La vita a Piotta mi piaceva molto, ogni mattina andavo a piedi da sola a prendere il latte fresco nella vicina baita in legno, dove una dolcissima signora molto anziana mi riempiva la famosa pentolina cilindrica con il latte che prelevava dal mastello in legno come il mestolo che usava. La pagavo con una moneta che mi dava zia Nanda, ma non ne ricordo il valore.

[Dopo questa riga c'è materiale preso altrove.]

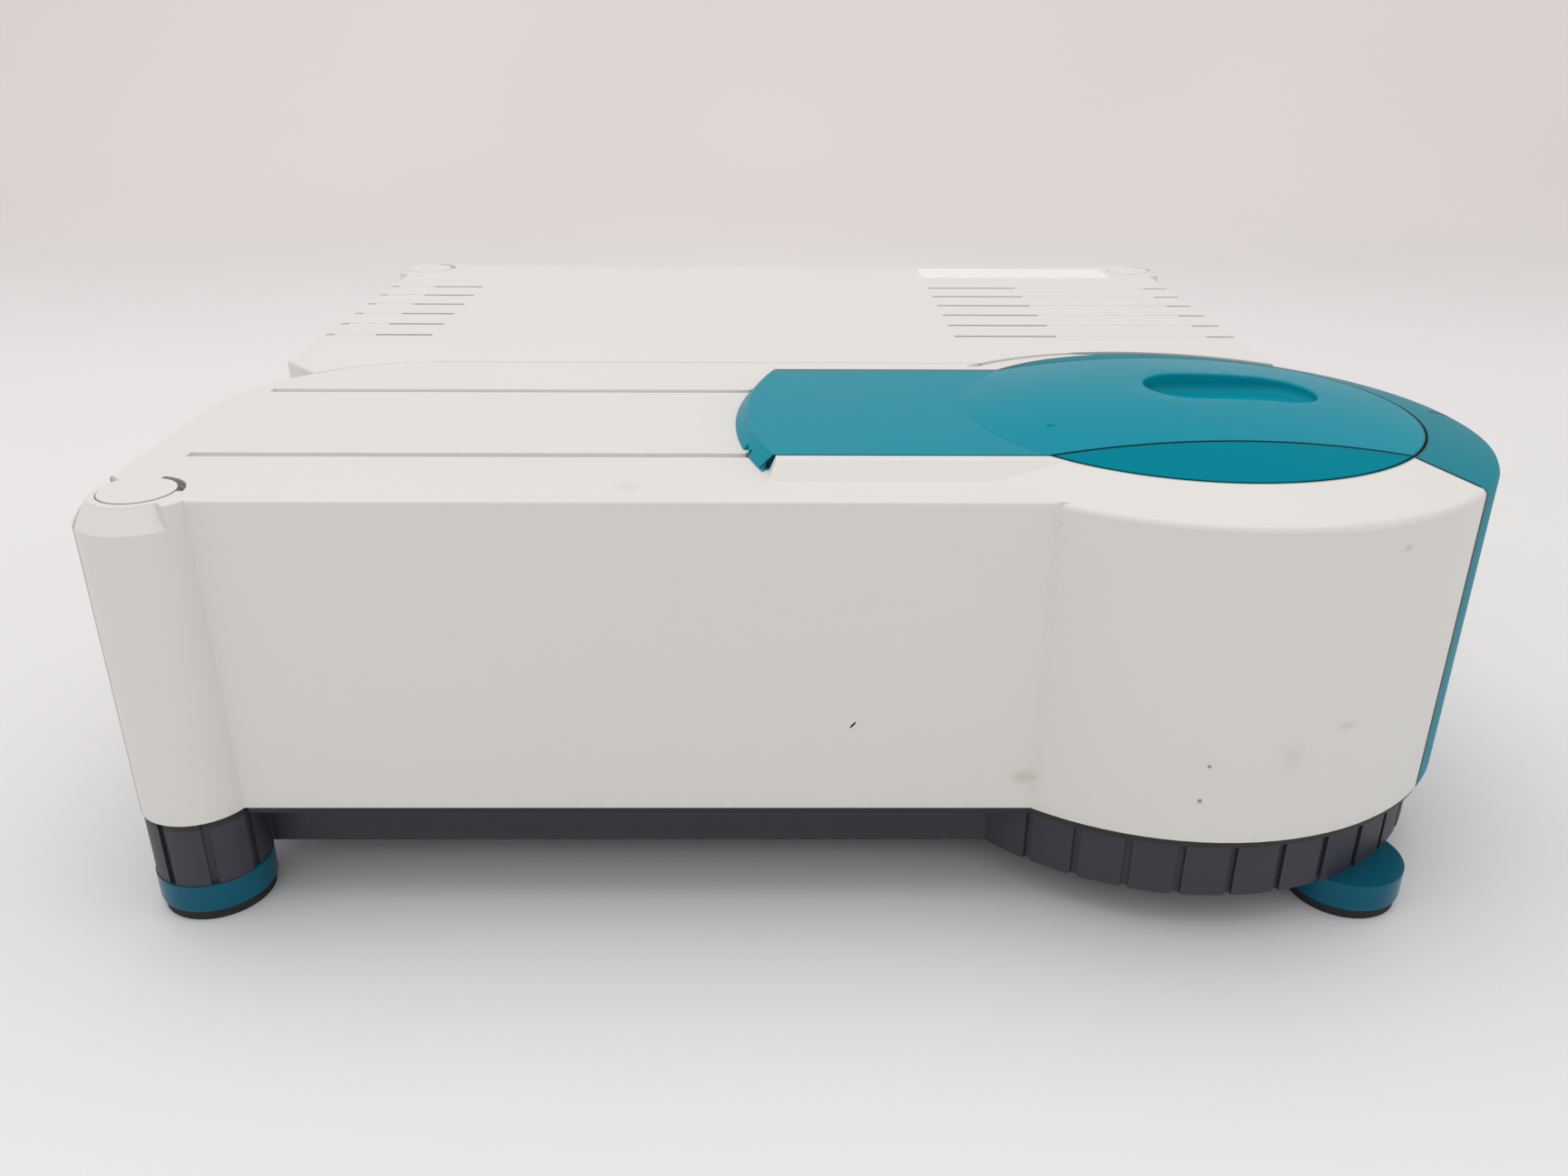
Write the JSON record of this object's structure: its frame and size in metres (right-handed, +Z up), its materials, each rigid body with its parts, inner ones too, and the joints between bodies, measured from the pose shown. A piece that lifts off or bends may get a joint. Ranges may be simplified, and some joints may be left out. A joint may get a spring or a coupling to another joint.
{
  "type": "uv-vis spectrophotometer",
  "caption": "Bench-top UV-vis spectrophotometer with a sliding lid over a round sample compartment, vented rear cover and rubber feet.",
  "frame": {"origin": "middle of the footprint on the bench top", "axes": "+X along the length towards the sample compartment end, -Y the long side with the bowed compartment front, +Z up"},
  "size_m": [0.563, 0.503, 0.1965],
  "materials": {
    "white_plastic": "fine moulded texture, satin",
    "teal_plastic": "fine moulded texture, satin",
    "dark_plastic": "moulded, satin",
    "black_plastic": "moulded, matt",
    "black_rubber": "matt",
    "steel": "bright",
    "brass": "plated",
    "aluminium": "machined",
    "black_anodised": "black anodised",
    "glass": "polished fused silica",
    "mirror": "coated optic",
    "circuit_board": "solder resist",
    "board_parts": "moulded"
  },
  "bodies": {
    "housing": {"base_tray": "dark_plastic", "beam_splitter": "glass", "beam_windows": "glass", "board_parts": "board_parts", "board_pillars": "steel", "cell_holder": "black_anodised", "collimating_mirror": "mirror", "compartment_panel": "teal_plastic", "compartment_tub": "black_plastic", "condenser_lens": "glass", "connector_panel": "aluminium", "corner_cap_front_left": "white_plastic", "corner_cap_rear_left": "white_plastic", "corner_cap_rear_right": "white_plastic", "data_port": "steel", "fan_frame": "black_plastic", "filter_motor": "black_anodised", "flash_lamp": "glass", "focusing_mirror": "mirror", "foot_pads": "black_rubber", "foot_ring_front_left": "teal_plastic", "foot_ring_front_right": "teal_plastic", "foot_ring_rear_left": "teal_plastic", "foot_ring_rear_right": "teal_plastic", "foot_screws": "steel", "front_cover": "white_plastic", "front_crescent": "teal_plastic", "grating_motor": "black_anodised", "holder_base": "aluminium", "holder_knobs": "black_plastic", "holder_screws": "steel", "inlet_pins": "brass", "lamp_housing": "aluminium", "lamp_socket": "black_plastic", "lid_seal": "black_rubber", "main_board": "circuit_board", "mains_inlet": "black_plastic", "monochromator_cover": "aluminium", "monochromator_housing": "aluminium", "optical_bench": "aluminium", "panel_screws": "steel", "power_supply": "aluminium", "rear_cover": "white_plastic", "rear_crescent": "teal_plastic", "reference_detector": "black_anodised", "sample_detector": "black_anodised", "slits": "steel", "splitter_holder": "aluminium", "switch_frame": "black_plastic", "window_rings": "steel"},
    "lid": {"lid": "teal_plastic", "lid_runners": "black_plastic"},
    "grating_table": {"grating_table": "aluminium", "grating": "mirror"},
    "filter_wheel": {"filter_wheel": "black_plastic", "order_filters": "glass"},
    "fan_rotor": {"fan_rotor": "black_plastic"},
    "power_rocker": {"power_rocker": "black_plastic"},
    "fuse_drawer": {"fuse_drawer": "black_plastic"}
  },
  "joints": [
    {"name": "lid_slide", "type": "slide", "parent": "housing", "child": "lid", "axis": [-1, 0, 0], "range_m": [0, 0.215]},
    {"name": "grating_turn", "type": "hinge", "parent": "housing", "child": "grating_table", "pos_m": [-0.084, -0.1665, 0.067], "axis": [0, 0, 1], "range_deg": [-25, 35]},
    {"name": "filter_wheel_turn", "type": "hinge", "parent": "housing", "child": "filter_wheel", "pos_m": [-0.03, -0.0925, 0.085], "axis": [1, 0, 0], "continuous": true},
    {"name": "fan_spin", "type": "hinge", "parent": "housing", "child": "fan_rotor", "pos_m": [0.222, 0.0955, 0.138], "axis": [1, 0, 0], "continuous": true},
    {"name": "rocker_tilt", "type": "hinge", "parent": "housing", "child": "power_rocker", "pos_m": [-0.133, 0.2382, 0.092], "axis": [1, 0, 0], "range_deg": [-16, 0]},
    {"name": "fuse_drawer_slide", "type": "slide", "parent": "housing", "child": "fuse_drawer", "axis": [0, 1, 0], "range_m": [0, 0.015]}
  ]
}
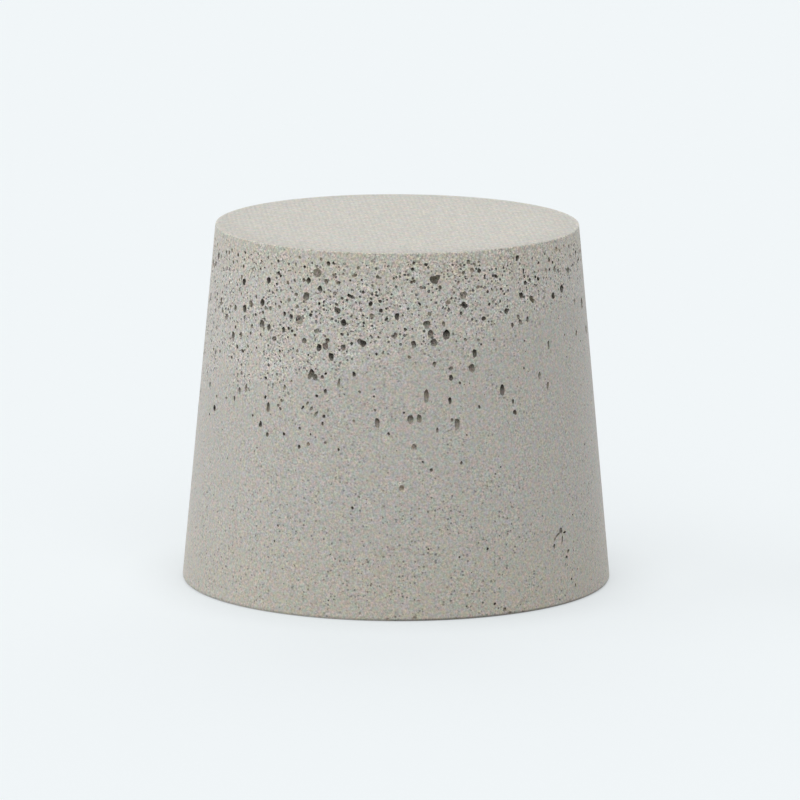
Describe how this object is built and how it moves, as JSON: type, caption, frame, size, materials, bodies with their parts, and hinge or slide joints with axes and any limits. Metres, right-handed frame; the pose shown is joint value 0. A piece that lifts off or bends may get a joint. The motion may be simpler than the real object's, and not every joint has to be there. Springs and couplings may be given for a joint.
{
  "type": "rubber stopper",
  "caption": "Solid tapered rubber stopper with flat ends and an open-pored side, pressed into a round neck to close it.",
  "frame": {"origin": "centre of the large end face, on which the stopper stands", "axes": "+Z along the taper's axis, from the large end to the small end; -Y is the front"},
  "size_m": [0.055, 0.055, 0.046],
  "materials": {
    "porous_rubber": "matte"
  },
  "bodies": {
    "root": {"stopper": "porous_rubber"}
  },
  "joints": []
}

Quando la sera gli zii tornavano dal negozio portavano sempre una tavoletta di cioccolato, sempre di marca diversa per farmi assaggiare tutti i gusti, che ci dividevamo il giorno seguente a colazione. Un paio di volte zio Alfredo mi portò a vedere anche l’Ambrì-Piotta, non che fosse interessato all’hockey su ghiaccio, ma desiderava farmi vivere tutte le emozioni di quella magica valle e la cosa non mi dispiaceva affatto.
Indimenticabile è stata quell’estate del ’66, quando spesso accompagnavo lo zio a pesca nei laghetti dell’alta Val Leventina. Lasciata la macchina Lago Ritom, ci incamminavamo su per il sentiero fino a raggiungere il lago predestinato in quella giornata. Nonostante l’alzataccia mattutina, mi pareva di vivere in una favola, in mezzo alla natura, circondata dalle montagne e allietata dai fischi delle tante marmotte. Purtroppo il mio sogno di rimanere per sempre a Piotta non si realizzò e a fine settembre con zia Nanda ritornai nella grigia Milano e per la prima volta nella mia vita a casa dei miei genitori.


Circa trent’anni dopo sono tornata nell’idilliaca Val Leventina. Con Fulvio e suo cugino Gipo abbiamo fatto un’indimenticabile escursione di trekking che ci ha portato dal Lago Ritom alla Capanna Cadlimo, passando accanto a meravigliosi specchi d’acqua alpini: Lago di Tom, Laghetti di Teneda, Lago Scuro e Lago di Dendro.
Di ritorno avevo chiesto a Fulvio di non entrare subito in autostrada a Quinto ma di percorrere un pezzo di cantonale sino all’entrata di Faido per rivedere i luoghi che mi avevano fatto vivere come Alice nel Paese delle Meraviglie.